Therapy Session With Myself About Talking to Myself
I’m currently sick with bronchitis. For those of you who’ve never been blessed with bronchitis, FYI, it’s about as fun as watching CSPAN (minus the prank callers). Yes, yes bronchitis is about as fun as running into oncoming traffic. Or counting ants. While coughing uncontrollably. So, I am starting new antibiotics today. I got a shot yesterday (ouchins!) and I’m being as lazy as possible. I have to miss out on my Grammy’s birthday dinner tonight at my folks house and that’s a bummer. I have the most glamorous, fun and beautiful Grandmother. She plays in a ukulele band, enjoys drinking wild turkey, keeps it classy and always has a smile on her face. I won’t say how old she’s turning because that does not matter. She is still in her twenties as far as I’m concerned. Her passion for life and having fun is what makes her forever young. I have a nice gift for her, she loves jewelry. I guess I’ll have to give it to her at a later time :( I may be sick but I still feel guilty about missing her party. Hey, I suppose it’s better than showing up tonight bringing the gift of bronchitis for everyone to enjoy.
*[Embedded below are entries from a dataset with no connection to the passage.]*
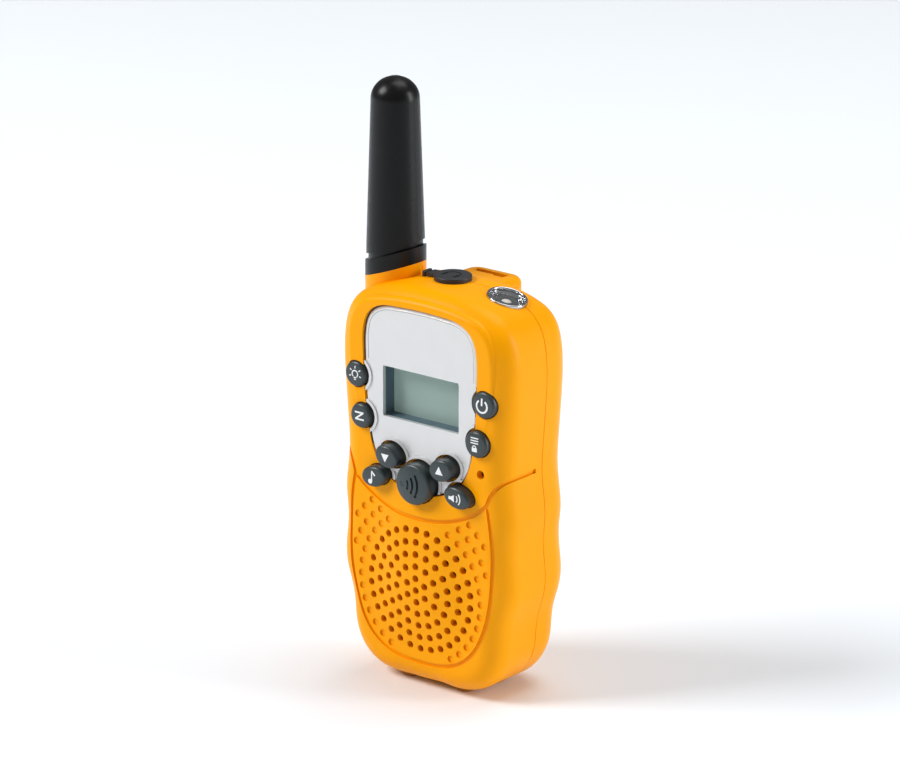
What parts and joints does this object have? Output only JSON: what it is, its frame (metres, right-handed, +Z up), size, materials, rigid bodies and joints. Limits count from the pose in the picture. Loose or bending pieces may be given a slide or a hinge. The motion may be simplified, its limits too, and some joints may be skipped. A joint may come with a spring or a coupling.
{
  "type": "two way radio",
  "caption": "Small hand-held two way radio with a fixed stub aerial, a display panel, sprung keys, a round speaker grille, a top torch and a battery door.",
  "frame": {"origin": "on the table, under the middle of the radio's box", "axes": "+X to the right of someone facing the keys, -Y out of the keys, +Z up along the aerial"},
  "size_m": [0.0526, 0.035, 0.1472],
  "materials": {
    "shell": "orange-yellow satin moulded plastic",
    "panel": "silver-white painted plastic",
    "dark_frame": "dark slate plastic",
    "clear_lens": "clear acrylic",
    "display": "grey-green liquid crystal glass",
    "white_sheet": "white light guide",
    "dark_rubber": "black silicone sheet",
    "steel": "plated steel",
    "board": "green solder mask",
    "chip": "black moulded package",
    "paper": "black pressed paper",
    "magnet": "ferrite and plated steel",
    "cover_rubber": "dark grey moulded rubber",
    "chrome": "vacuum plated chrome",
    "lamp": "clear epoxy lamp",
    "aerial_black": "black satin moulded rubber",
    "screw_steel": "zinc plated steel",
    "foot_rubber": "soft orange-brown rubber",
    "key_grey": "dark slate grey moulded rubber with a satin coat",
    "cell": "printed steel can"
  },
  "bodies": {
    "body": {"front_shell": "shell", "rear_shell": "shell", "display_panel": "panel", "display_frame": "dark_frame", "display_lens": "clear_lens", "display_glass": "display", "display_backlight": "white_sheet", "keypad_mat": "dark_rubber", "dome_switches": "steel", "main_board": "board", "board_chips": "chip", "speaker_frame": "steel", "speaker_cone": "paper", "speaker_magnet": "magnet", "microphone": "steel", "headset_jack": "chip", "jack_cover_anchor": "cover_rubber", "torch_reflector": "chrome", "torch_lens": "clear_lens", "torch_lamp": "lamp", "aerial_collar": "aerial_black", "aerial_sheath": "aerial_black", "aerial_rod": "steel", "contacts_top": "steel", "contacts_bottom": "steel", "housing_screws": "screw_steel", "feet": "foot_rubber", "battery_1": "cell", "battery_2": "cell", "battery_3": "cell", "battery_4": "cell"},
    "lamp_key_body": {"lamp_key": "key_grey"},
    "power_key_body": {"power_key": "key_grey"},
    "scan_key_body": {"scan_key": "key_grey"},
    "menu_key_body": {"menu_key": "key_grey"},
    "down_key_body": {"down_key": "key_grey"},
    "up_key_body": {"up_key": "key_grey"},
    "call_key_body": {"call_key": "key_grey"},
    "monitor_key_body": {"monitor_key": "key_grey"},
    "talk_key_body": {"talk_key": "key_grey"},
    "cover_body": {"jack_cover": "cover_rubber"},
    "door_body": {"battery_door": "shell"}
  },
  "joints": [
    {"name": "lamp_key_press", "type": "slide", "parent": "body", "child": "lamp_key_body", "axis": [0, 1, 0], "range_m": [0, 0.0008], "stiffness_N_per_m": 900},
    {"name": "power_key_press", "type": "slide", "parent": "body", "child": "power_key_body", "axis": [0, 1, 0], "range_m": [0, 0.0008], "stiffness_N_per_m": 900},
    {"name": "scan_key_press", "type": "slide", "parent": "body", "child": "scan_key_body", "axis": [0, 1, 0], "range_m": [0, 0.0008], "stiffness_N_per_m": 900},
    {"name": "menu_key_press", "type": "slide", "parent": "body", "child": "menu_key_body", "axis": [0, 1, 0], "range_m": [0, 0.0008], "stiffness_N_per_m": 900},
    {"name": "down_key_press", "type": "slide", "parent": "body", "child": "down_key_body", "axis": [0, 1, 0], "range_m": [0, 0.0008], "stiffness_N_per_m": 900},
    {"name": "up_key_press", "type": "slide", "parent": "body", "child": "up_key_body", "axis": [0, 1, 0], "range_m": [0, 0.0008], "stiffness_N_per_m": 900},
    {"name": "call_key_press", "type": "slide", "parent": "body", "child": "call_key_body", "axis": [0, 1, 0], "range_m": [0, 0.0008], "stiffness_N_per_m": 900},
    {"name": "monitor_key_press", "type": "slide", "parent": "body", "child": "monitor_key_body", "axis": [0, 1, 0], "range_m": [0, 0.0008], "stiffness_N_per_m": 900},
    {"name": "talk_key_press", "type": "slide", "parent": "body", "child": "talk_key_body", "axis": [0, 1, 0], "range_m": [0, 0.0008], "stiffness_N_per_m": 900},
    {"name": "jack_cover_flap", "type": "hinge", "parent": "body", "child": "cover_body", "pos_m": [-0.0079, 0.00047, 0.10053], "axis": [0, -1, 0], "range_deg": [0, 85], "stiffness_Nm_per_rad": 0.0008},
    {"name": "battery_door_tilt", "type": "hinge", "parent": "body", "child": "door_body", "pos_m": [0, 0.01217, 0.0142], "axis": [-1, 0, 0], "range_deg": [0, 35]}
  ]
}
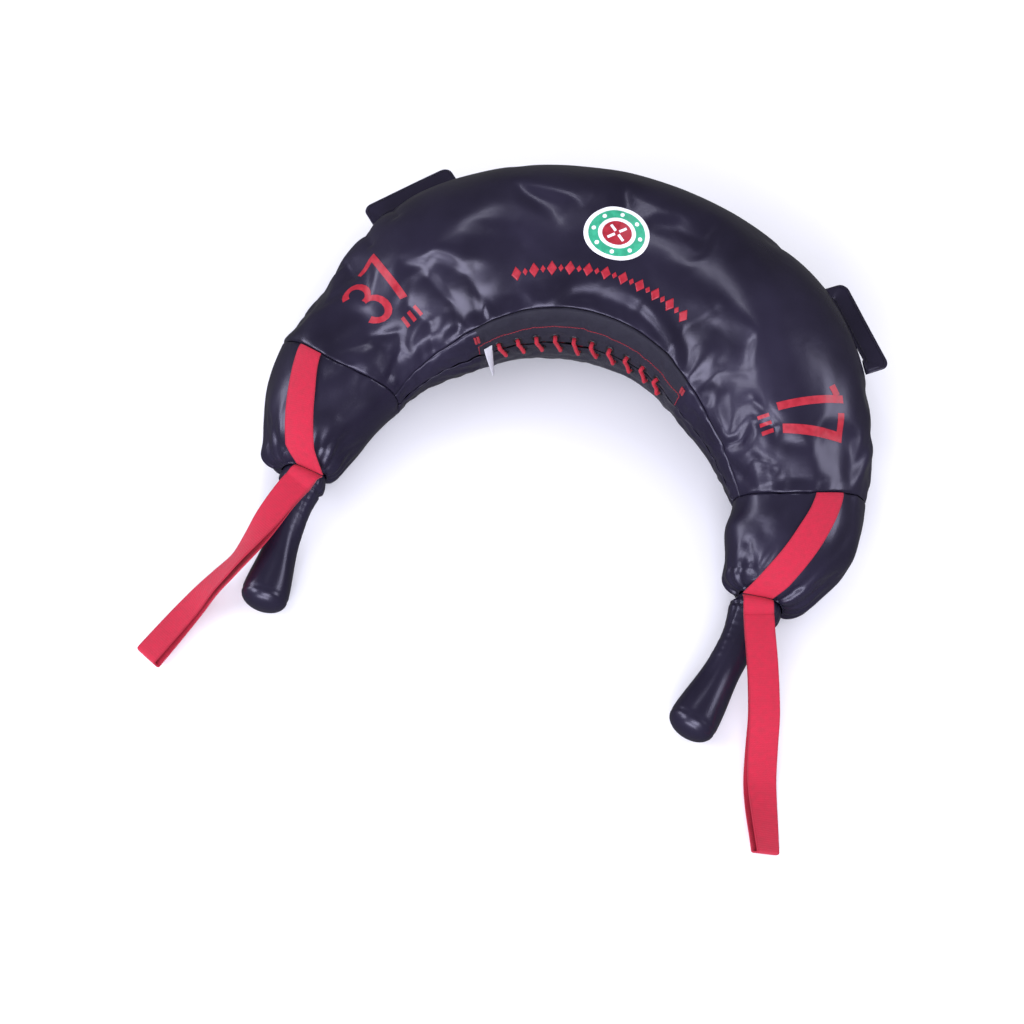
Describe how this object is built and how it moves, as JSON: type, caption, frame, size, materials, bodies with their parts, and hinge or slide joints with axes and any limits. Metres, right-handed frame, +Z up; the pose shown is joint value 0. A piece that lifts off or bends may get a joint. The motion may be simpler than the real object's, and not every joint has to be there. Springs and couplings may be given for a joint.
{
  "type": "sandbag trainer",
  "caption": "Crescent sand-filled training bag in glossy coated cloth, laced along its inner side, with a knobbed grip and a webbing loop at each end and carry loops on the outer seam.",
  "frame": {"origin": "on the floor under the middle of the crescent, on the bag's axis", "axes": "+Z up; +Y out of the middle of the crescent, away from the arms; the arms reach towards -Y, the left one on -X"},
  "size_m": [0.7457, 0.7133, 0.1945],
  "materials": {
    "cover": "glossy coated cloth, near black with a violet cast",
    "band": "matt coated cloth",
    "webbing": "woven red webbing",
    "lace": "round red cord",
    "eyelet": "dark lacquered metal",
    "wadding": "fibre wadding",
    "sand": "sewn liner filled with sand",
    "label": "blank white ribbon",
    "foam": "firm foam"
  },
  "bodies": {
    "bag": {"top_panel": "cover", "bottom_panel": "cover", "inner_band_upper": "band", "inner_band_lower": "band", "lace_flap": "band", "lace": "lace", "padding_upper": "wadding", "padding_lower": "wadding", "sand_liner": "sand", "eyelet_upper_01": "eyelet", "eyelet_upper_02": "eyelet", "eyelet_upper_03": "eyelet", "eyelet_upper_04": "eyelet", "eyelet_upper_05": "eyelet", "eyelet_upper_06": "eyelet", "eyelet_upper_07": "eyelet", "eyelet_upper_08": "eyelet", "eyelet_upper_09": "eyelet", "eyelet_upper_10": "eyelet", "eyelet_lower_01": "eyelet", "eyelet_lower_02": "eyelet", "eyelet_lower_03": "eyelet", "eyelet_lower_04": "eyelet", "eyelet_lower_05": "eyelet", "eyelet_lower_06": "eyelet", "eyelet_lower_07": "eyelet", "eyelet_lower_08": "eyelet", "eyelet_lower_09": "eyelet", "eyelet_lower_10": "eyelet", "left_cuff": "cover", "left_cuff_padding": "wadding", "left_anchor_strap": "webbing", "right_cuff": "cover", "right_cuff_padding": "wadding", "right_anchor_strap": "webbing"},
    "left_neck_body": {"left_neck": "cover"},
    "left_grip": {"left_grip_sleeve": "cover", "left_grip_core": "foam"},
    "left_loop": {"left_loop_strap": "webbing"},
    "left_carry": {"left_carry_loop": "cover"},
    "right_neck_body": {"right_neck": "cover"},
    "right_grip": {"right_grip_sleeve": "cover", "right_grip_core": "foam"},
    "right_loop": {"right_loop_strap": "webbing"},
    "right_carry": {"right_carry_loop": "cover"},
    "label": {"care_label": "label"}
  },
  "joints": [
    {"name": "left_neck_swing", "type": "hinge", "parent": "bag", "child": "left_neck_body", "pos_m": [-0.26987, -0.32125, 0.046], "axis": [0, 0, 1], "range_deg": [-20, 20]},
    {"name": "left_grip_lift", "type": "hinge", "parent": "left_neck_body", "child": "left_grip", "pos_m": [-0.27024, -0.32944, 0.07074], "axis": [-0.999, 0.0455, 0], "range_deg": [0, 30]},
    {"name": "left_loop_fold", "type": "hinge", "parent": "left_grip", "child": "left_loop", "pos_m": [-0.27046, -0.33424, 0.07081], "axis": [-0.8779, 0.4788, 0], "range_deg": [0, 75]},
    {"name": "left_carry_swing", "type": "hinge", "parent": "bag", "child": "left_carry", "pos_m": [-0.22786, 0.02544, 0.10814], "axis": [0.7517, 0.6561, 0.0667], "range_deg": [-35, 50]},
    {"name": "right_neck_swing", "type": "hinge", "parent": "bag", "child": "right_neck_body", "pos_m": [0.24884, -0.3531, 0.046], "axis": [0, 0, 1], "range_deg": [-20, 20]},
    {"name": "right_grip_lift", "type": "hinge", "parent": "right_neck_body", "child": "right_grip", "pos_m": [0.24631, -0.3609, 0.07074], "axis": [-0.9514, 0.3079, 0], "range_deg": [0, 30]},
    {"name": "right_loop_fold", "type": "hinge", "parent": "right_grip", "child": "right_loop", "pos_m": [0.25055, -0.36732, 0.06989], "axis": [-0.97, -0.2431, 0], "range_deg": [0, 75]},
    {"name": "right_carry_swing", "type": "hinge", "parent": "bag", "child": "right_carry", "pos_m": [0.28337, -0.02655, 0.10904], "axis": [0.5907, -0.8025, -0.084], "range_deg": [-35, 50]},
    {"name": "care_label_swing", "type": "hinge", "parent": "bag", "child": "label", "pos_m": [-0.10089, -0.14, 0.11078], "axis": [-0.8675, -0.4965, -0.0326], "range_deg": [0, 60]}
  ]
}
I feel like I’ve been caged up in my apartment too long but I don’t feel well enough to get out. It’s times like these I start asking myself questions like: “When am I going to feel healthy again?”, “Is coffee bad for you when you’re sick?”, “Should I see a therapist? Da-hude. I’m up here in my pjs drinking cough syrup (as prescribed) having conversations with my cats, myself AND the television. Therapist?”…. no no no. These behaviors exist even when I’m healthy. I have such great conversations with myself that I could be my own therapist….
“THERAPY SESSION WITH MYSELF”
Therapist: How are you feeling today Katie?
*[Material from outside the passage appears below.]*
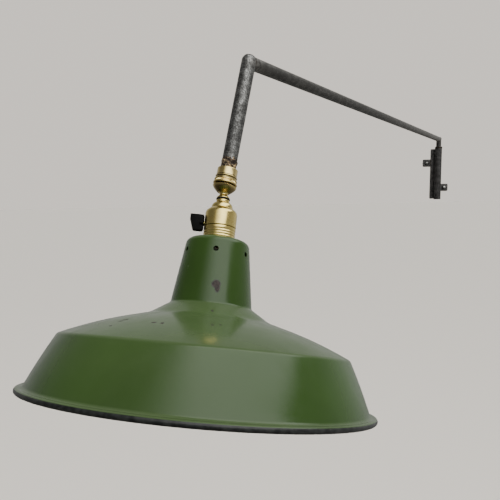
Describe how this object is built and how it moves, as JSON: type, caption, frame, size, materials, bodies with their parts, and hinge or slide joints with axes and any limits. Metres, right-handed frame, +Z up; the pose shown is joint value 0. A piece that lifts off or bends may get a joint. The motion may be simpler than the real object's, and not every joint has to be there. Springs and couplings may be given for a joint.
{
  "type": "wall-mounted swing arm lamp",
  "caption": "Wall-mounted swing-arm lamp: socket bracket, long steel arm, leaning drop tube, brass ball joint, switched lampholder and a green enamel reflector shade.",
  "frame": {"origin": "centre of the bracket's back face, on the wall", "axes": "+Z up, +Y into the wall, +X to the right for someone who faces the wall"},
  "size_m": [1.033, 1.5801, 0.4999],
  "materials": {
    "black_steel": "blackened bare steel tube, satin, worn grey along the top",
    "bracket_steel": "dark waxed mild steel, matt",
    "zinc": "bright zinc plate",
    "bronze": "dull bearing bronze",
    "braze": "brazed joint, mottled copper, brass and scale",
    "brass": "polished, lightly lacquered brass",
    "fibre": "vulcanised fibre",
    "rubber": "black rubber",
    "bakelite": "black moulded resin, gloss",
    "porcelain": "glazed porcelain",
    "green_enamel": "gloss vitreous enamel, mid green outside, white inside, black rim",
    "opal_glass": "opal glass bulb"
  },
  "bodies": {
    "bracket": {"bracket_backplate": "bracket_steel", "upper_fixing_lug": "bracket_steel", "lower_fixing_lug": "bracket_steel", "upper_wall_screw": "zinc", "lower_wall_screw": "zinc", "upper_screw_washer": "zinc", "lower_screw_washer": "zinc", "pivot_socket": "bracket_steel", "upper_pivot_bush": "bronze", "lower_pivot_bush": "bronze", "socket_bottom_plug": "bracket_steel", "pivot_washer": "bronze"},
    "arm": {"pivot_pin": "black_steel", "pivot_collar": "bracket_steel", "arm_tube": "black_steel", "drop_tube": "black_steel", "drop_tube_cap": "black_steel", "brazed_bush": "braze", "joint_nipple": "brass", "ball_joint_cup": "brass", "joint_lock_ring": "brass", "ball_joint_cap": "brass", "joint_disc_spring": "zinc"},
    "ball_carrier": {"ball_seat": "fibre"},
    "lamp_head": {"ball_stem": "brass", "stem_rubber_ring": "rubber", "stem_collar_nut": "brass", "holder_cap": "brass", "holder_body": "brass", "holder_skirt": "brass", "holder_insulator": "porcelain", "holder_screw_shell": "brass", "centre_contact": "brass", "switch_block": "bakelite", "live_terminal": "brass", "neutral_terminal": "brass", "live_terminal_screw": "zinc", "neutral_terminal_screw": "zinc", "shade_ring": "brass", "shade_shell": "green_enamel", "bulb_contact": "zinc", "bulb_screw_cap": "zinc", "bulb_globe": "opal_glass"},
    "switch_key": {"switch_knob": "bakelite", "switch_spindle": "brass", "switch_cam": "bakelite"}
  },
  "joints": [
    {"name": "arm_swing", "type": "hinge", "parent": "bracket", "child": "arm", "pos_m": [0.004, -0.018, 0.1303], "axis": [0, 0, 1], "range_deg": [-48.65, 111.35]},
    {"name": "ball_swivel", "type": "hinge", "parent": "arm", "child": "ball_carrier", "pos_m": [-0.75563, -1.26492, -0.03745], "axis": [0.1907, 0.313, 0.9304], "range_deg": [-170, 170]},
    {"name": "ball_tilt", "type": "hinge", "parent": "ball_carrier", "child": "lamp_head", "pos_m": [-0.75563, -1.26492, -0.03745], "axis": [-0.2664, -0.8957, 0.3559], "range_deg": [-16.5, 7]},
    {"name": "switch_turn", "type": "hinge", "parent": "lamp_head", "child": "switch_key", "pos_m": [-0.76126, -1.28181, -0.08418], "axis": [-0.9924, -0.0085, 0.1227], "continuous": true}
  ]
}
Me: Oh you know, a little isolated..
Therapist: Mhmm, well, where do you think these feelings of isolation are stemming from?
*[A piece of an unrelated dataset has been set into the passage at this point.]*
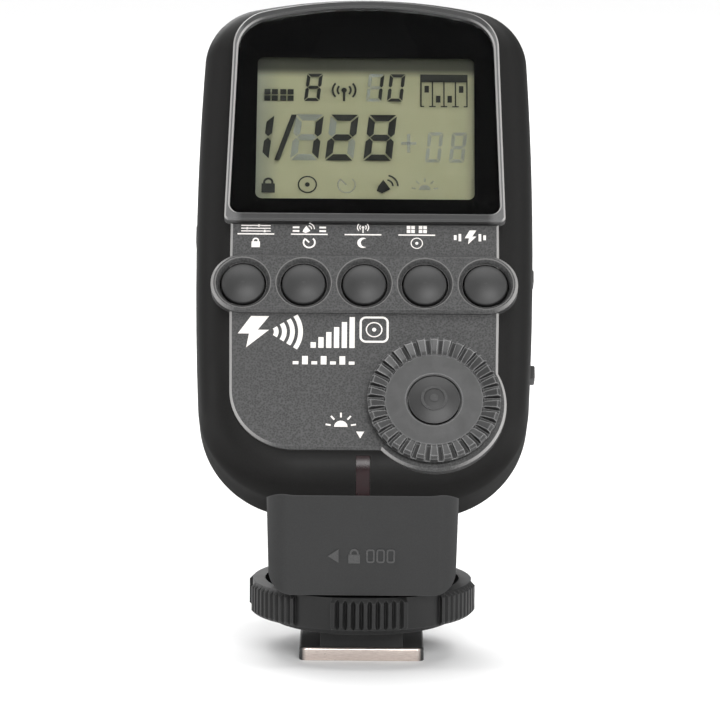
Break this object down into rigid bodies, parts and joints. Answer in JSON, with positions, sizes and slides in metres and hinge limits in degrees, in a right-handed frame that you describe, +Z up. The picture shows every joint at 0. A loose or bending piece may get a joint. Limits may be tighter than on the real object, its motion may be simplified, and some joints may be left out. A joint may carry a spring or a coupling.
{
  "type": "wireless flash trigger",
  "caption": "Hand-sized radio flash trigger with a leaning body, display, push buttons, thumb dial, battery door and a hot-shoe foot with a lock ring.",
  "frame": {"origin": "centre of the hot-shoe plate's underside", "axes": "+Z up out of the shoe, -Y towards the person who reads the display, +X to that person's right"},
  "size_m": [0.0515, 0.0616, 0.0964],
  "materials": {
    "case": "dark satin moulded plastic",
    "panel": "finely textured moulded plastic with bright chamfers",
    "window": "clear glossy acrylic",
    "mask": "black printed film",
    "lcd": "liquid-crystal glass with printed segments",
    "light_guide": "milky acrylic",
    "inner_plastic": "plain moulded plastic",
    "dial": "satin moulded plastic, worn on the ribs",
    "steel": "plain steel",
    "cap": "satin rubbery plastic",
    "red_lens": "dark red acrylic",
    "lamp": "clear epoxy lamp",
    "board": "green solder mask",
    "switch_body": "switch body",
    "rubber_strip": "matt rubber",
    "cell_wrap": "printed cell wrap",
    "spring_metal": "nickel-plated spring steel",
    "screw_steel": "zinc-plated steel",
    "foot_plastic": "smooth matt plastic",
    "foot_metal": "bright sawn front edge, black top",
    "contact_metal": "gold-plated brass",
    "ring_plastic": "satin moulded plastic"
  },
  "bodies": {
    "root": {"front_shell": "case", "rear_shell": "case", "face_plate": "panel", "display_hood": "panel", "display_window": "window", "window_mask": "mask", "lcd_panel": "lcd", "backlight": "light_guide", "display_holder": "inner_plastic", "button_bar": "panel", "encoder": "inner_plastic", "status_lens": "red_lens", "status_led": "lamp", "main_board": "board", "key_switches": "switch_body", "slide_switches": "switch_body", "radio_module": "board", "buzzer": "inner_plastic", "side_board": "board", "usb_socket": "steel", "sync_jack": "inner_plastic", "port_cover_pin": "steel", "door_pin": "steel", "battery_cells": "cell_wrap", "battery_contacts": "spring_metal", "case_screws": "screw_steel", "board_screws": "screw_steel", "foot_housing": "foot_plastic", "beam_window": "red_lens", "beam_lamp": "lamp", "foot_neck": "foot_plastic", "thread_collar": "foot_plastic", "foot_plate": "foot_metal", "contact_insert": "inner_plastic", "foot_screws": "screw_steel", "housing_screws": "screw_steel"},
    "mode_button": {"mode_button": "cap"},
    "buzzer_button": {"buzzer_button": "cap"},
    "channel_button": {"channel_button": "cap"},
    "group_button": {"group_button": "cap"},
    "test_button": {"test_button": "cap"},
    "set_button": {"set_button": "cap"},
    "dial": {"dial": "dial", "dial_clip": "steel"},
    "power_knob": {"power_knob": "cap"},
    "beam_knob": {"beam_knob": "cap"},
    "port_cover": {"port_cover": "rubber_strip"},
    "battery_door": {"battery_door": "case"},
    "clamp_plate": {"clamp_plate": "foot_plastic"},
    "lock_ring": {"lock_ring": "ring_plastic"},
    "lock_pin": {"lock_pin": "screw_steel"},
    "contact_pins": {"contact_pins": "contact_metal"}
  },
  "joints": [
    {"name": "mode_button_press", "type": "slide", "parent": "root", "child": "mode_button", "axis": [0, 0.8434, -0.5373], "range_m": [0, 0.0005], "stiffness_N_per_m": 1200, "springref_m": -0.0004},
    {"name": "buzzer_button_press", "type": "slide", "parent": "root", "child": "buzzer_button", "axis": [0, 0.8434, -0.5373], "range_m": [0, 0.0005], "stiffness_N_per_m": 1200, "springref_m": -0.0004},
    {"name": "channel_button_press", "type": "slide", "parent": "root", "child": "channel_button", "axis": [0, 0.8434, -0.5373], "range_m": [0, 0.0005], "stiffness_N_per_m": 1200, "springref_m": -0.0004},
    {"name": "group_button_press", "type": "slide", "parent": "root", "child": "group_button", "axis": [0, 0.8434, -0.5373], "range_m": [0, 0.0005], "stiffness_N_per_m": 1200, "springref_m": -0.0004},
    {"name": "test_button_press", "type": "slide", "parent": "root", "child": "test_button", "axis": [0, 0.8434, -0.5373], "range_m": [0, 0.0005], "stiffness_N_per_m": 1200, "springref_m": -0.0004},
    {"name": "set_button_press", "type": "slide", "parent": "root", "child": "set_button", "axis": [0, 0.8434, -0.5373], "range_m": [0, 0.0004], "stiffness_N_per_m": 1400, "springref_m": -0.0004},
    {"name": "dial_turn", "type": "hinge", "parent": "root", "child": "dial", "pos_m": [0.01037, -0.01255, 0.0395], "axis": [0, -0.8434, 0.5373], "continuous": true},
    {"name": "power_slide", "type": "slide", "parent": "root", "child": "power_knob", "axis": [0, -0.5373, -0.8434], "range_m": [0, 0.003]},
    {"name": "beam_slide", "type": "slide", "parent": "root", "child": "beam_knob", "axis": [0, 0.5373, 0.8434], "range_m": [0, 0.003]},
    {"name": "port_cover_open", "type": "hinge", "parent": "root", "child": "port_cover", "pos_m": [-0.024, 0.00151, 0.037], "axis": [0, -0.8434, 0.5373], "range_deg": [0, 100]},
    {"name": "battery_door_open", "type": "hinge", "parent": "root", "child": "battery_door", "pos_m": [0, 0.039, 0.07845], "axis": [1, 0, 0], "range_deg": [0, 100]},
    {"name": "clamp_slide", "type": "slide", "parent": "root", "child": "clamp_plate", "axis": [0, 0, -1], "range_m": [0, 0.001]},
    {"name": "lock_ring_turn", "type": "hinge", "parent": "clamp_plate", "child": "lock_ring", "pos_m": [0, 0, 0.0085], "axis": [0, 0, -1], "range_deg": [0, 240]},
    {"name": "lock_pin_drop", "type": "slide", "parent": "root", "child": "lock_pin", "axis": [0, 0, -1], "range_m": [0, 0.0012]},
    {"name": "contacts_press", "type": "slide", "parent": "root", "child": "contact_pins", "axis": [0, 0, 1], "range_m": [-0.0004, 0.0002], "stiffness_N_per_m": 400}
  ],
  "couplings": [
    {"joint": "lock_ring_turn", "follows": "clamp_slide", "rad_per_m": 4188.7},
    {"joint": "lock_pin_drop", "follows": "clamp_slide", "ratio": 1.2}
  ]
}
Me: Uhhh, from islolating myself?
Therapist: You came to see me today and that’s a good first step. Let’s focus on the positive. Tell me how you feel.
Me: You are me
Therapist: Well, yes.
Me: No. Not well yes. Yes. I gotta go, I’m not in the mood for therapy.
Therapist: Ok then, I’ll see you next Tuesday at 4
Me: No, you’ll see me constantly, you are me.
Therapist: No, YOU’ll see ME constantly, you are ME.
Me: I disagree with you.
Therapist: So, are you saying that you disagree with yourself?
Me: Exactly b*tch now back off
Wasn’t quite sure how to end that segment.